Having been scarred once, I opted away from the host family experience when I studied abroad in Denmark last year. In hindsight, living with a Danish family probably would have been a good idea. Danes are reserved and often shy. They can be hard to meet especially as I was going to a school of American and some Chinese students. Denmark was dark and a tad bit depressing. I didn't hate it but 4 months was long enough. My travel break was a breath of fresh air. Actually, I take that back. I visited Russia and breathed in the most polluted air I ever have. Russia was an insane experience. One that I loved and hope to never have again. 2 days in Vienna made me fall in love and reaffirm that Austria may be the greatest country on earth. Budapest was not all it is cracked up to be. I found it beautiful on the outside but sleazy and cold on the inside. Perhaps I need to spend more time there. Ireland was beautiful, had beautiful books and was everything that Ireland is supposed to be. North Ireland was naturally beautiful while also providing an important history lesson.
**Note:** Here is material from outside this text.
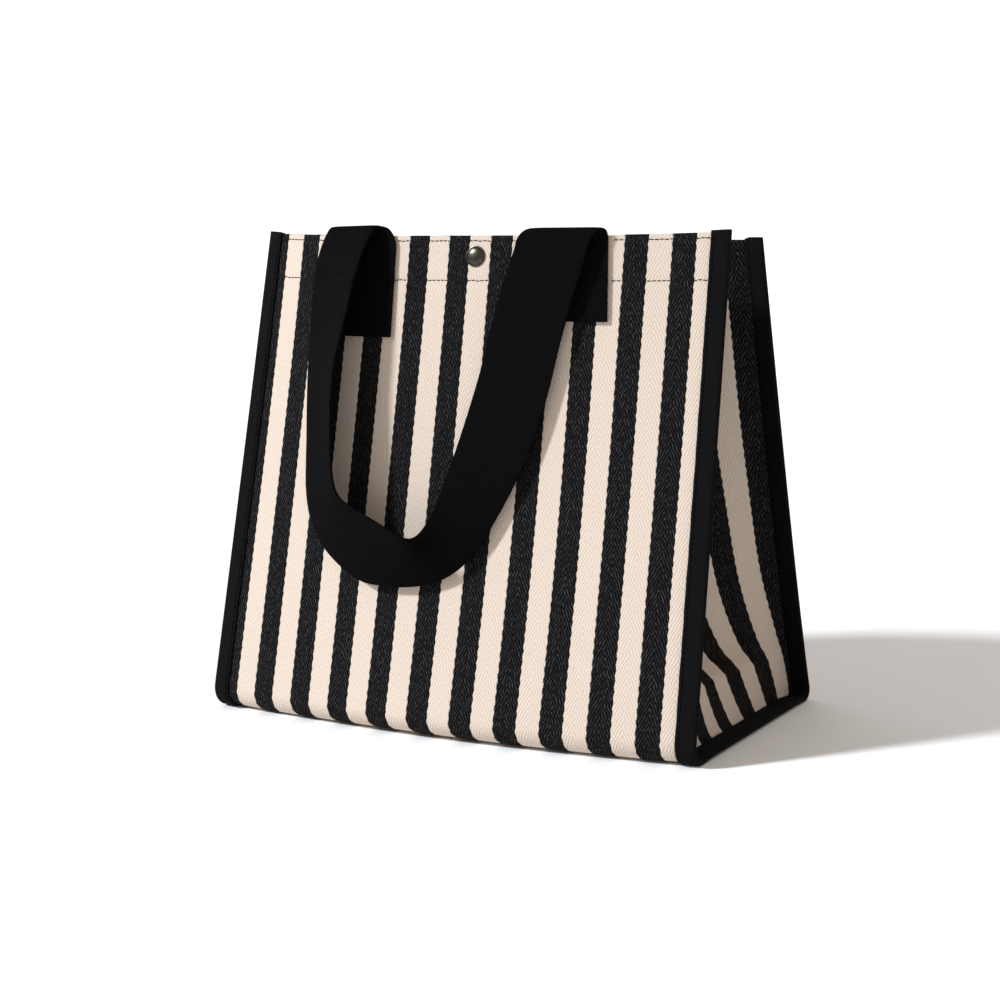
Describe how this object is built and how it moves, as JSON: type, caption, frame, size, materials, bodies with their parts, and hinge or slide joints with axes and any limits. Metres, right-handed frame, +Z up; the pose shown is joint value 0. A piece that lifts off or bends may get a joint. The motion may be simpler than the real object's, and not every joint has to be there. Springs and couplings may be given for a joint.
{
  "type": "tote bag",
  "caption": "Open canvas tote bag with vertical herringbone stripes, folded side gussets, bound seams, webbing handles and a snap.",
  "frame": {"origin": "centre of the footprint, at the floor", "axes": "+Z up, -Y towards the front panel, +X to the right seen from the front"},
  "size_m": [0.331, 0.2108, 0.2974],
  "materials": {
    "striped_canvas": "matte herringbone weave in cream and near-black stripes",
    "binding_tape": "matte black twill tape",
    "webbing": "matte black cotton webbing",
    "thread": "matte dark thread",
    "dark_metal": "polished gunmetal"
  },
  "bodies": {
    "base": {"base_panel": "striped_canvas", "gusset_right": "striped_canvas", "gusset_left": "striped_canvas", "base_binding_right": "binding_tape", "base_binding_left": "binding_tape"},
    "front": {"front_panel": "striped_canvas", "front_binding_right": "binding_tape", "front_binding_left": "binding_tape", "front_tab_left": "webbing", "front_tab_right": "webbing", "front_hem_stitching": "thread", "front_tab_stitching": "thread", "snap_cap_front": "dark_metal", "snap_socket": "dark_metal"},
    "back": {"back_panel": "striped_canvas", "back_binding_right": "binding_tape", "back_binding_left": "binding_tape", "back_tab_left": "webbing", "back_tab_right": "webbing", "back_hem_stitching": "thread", "back_tab_stitching": "thread", "snap_cap_back": "dark_metal", "snap_stud": "dark_metal"},
    "front_handle": {"front_handle_loop": "webbing"},
    "back_handle": {"back_handle_loop": "webbing"}
  },
  "joints": [
    {"name": "front_panel_lean", "type": "hinge", "parent": "base", "child": "front", "pos_m": [0, -0.0877, 0.01538], "axis": [1, 0, 0], "range_deg": [-3, 9], "deforming": ["gusset_right", "gusset_left"]},
    {"name": "back_panel_lean", "type": "hinge", "parent": "base", "child": "back", "pos_m": [0, 0.0877, 0.01538], "axis": [-1, 0, 0], "range_deg": [-3, 9]},
    {"name": "front_handle_swing", "type": "hinge", "parent": "front", "child": "front_handle", "pos_m": [0, -0.04315, 0.3001], "axis": [-1, 0, 0], "range_deg": [0, 162]},
    {"name": "back_handle_swing", "type": "hinge", "parent": "back", "child": "back_handle", "pos_m": [0, 0.04315, 0.3001], "axis": [1, 0, 0], "range_deg": [0, 162]}
  ],
  "couplings": [
    {"joint": "back_panel_lean", "follows": "front_panel_lean", "ratio": 1}
  ]
}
The weekend I spent in Amsterdam, it poured. Continuously. It was miserable. I also came down with a cold. Everything was against me. I need to go back because somehow, I still fell in love with it. I loved the gritty feel of downtown and how you can imagine it is still the 17th century with sailors pulling into port for tattoos and hookers. I love Van Gogh. And I will admit, I loved the coffee shop culture. I spent most of the time cursing myself for not studying abroad in Amsterdam instead.

With my parents, I traveled to Berlin. It was stressful. They don't travel much. It was cold. We stayed in a hostel which wasn't their idea of a vacation. We stayed two days. Due to bad luck, the second day we seemed to miss the opening times for everything. However, my favorite part was hopping on a bus and taking it through the center to the end of the line. The end of the line were old communist apartment complexes. Berlin, for me, is a place to visit and not to stay. My first impression was negative but Berlin gets under your skin. Every inch of the capital has so much history packed in, most of which your parents or grandparents lived through. In one second, you see a memorial to the past while the next, a new modern building rises.

In Denmark, I climbed into stone age burial tombs, hung out with hippies and drunk Greenlanders in Christiania, and sat through some of the most mindnumbing classes ever. I spent a weekend on a remote island in the Baltic sea, rode the oldest operating roller coaster, and walked home 4 miles home at 4am mildly drunk and was never harrassed once. I discovered: Danes really do make the best butter, their bagels are also delicious but you can't buy them in a grocery store, just speak English because no one can pronounce Danish, as an American "nej tak" is the only Danish phrase you need and it can go with any situation, going green is easier when the government mandates it, and Carlsberg beer won't begin to taste good until you arrive back in the states and somehow miss Denmark even though you thought you were sick of it.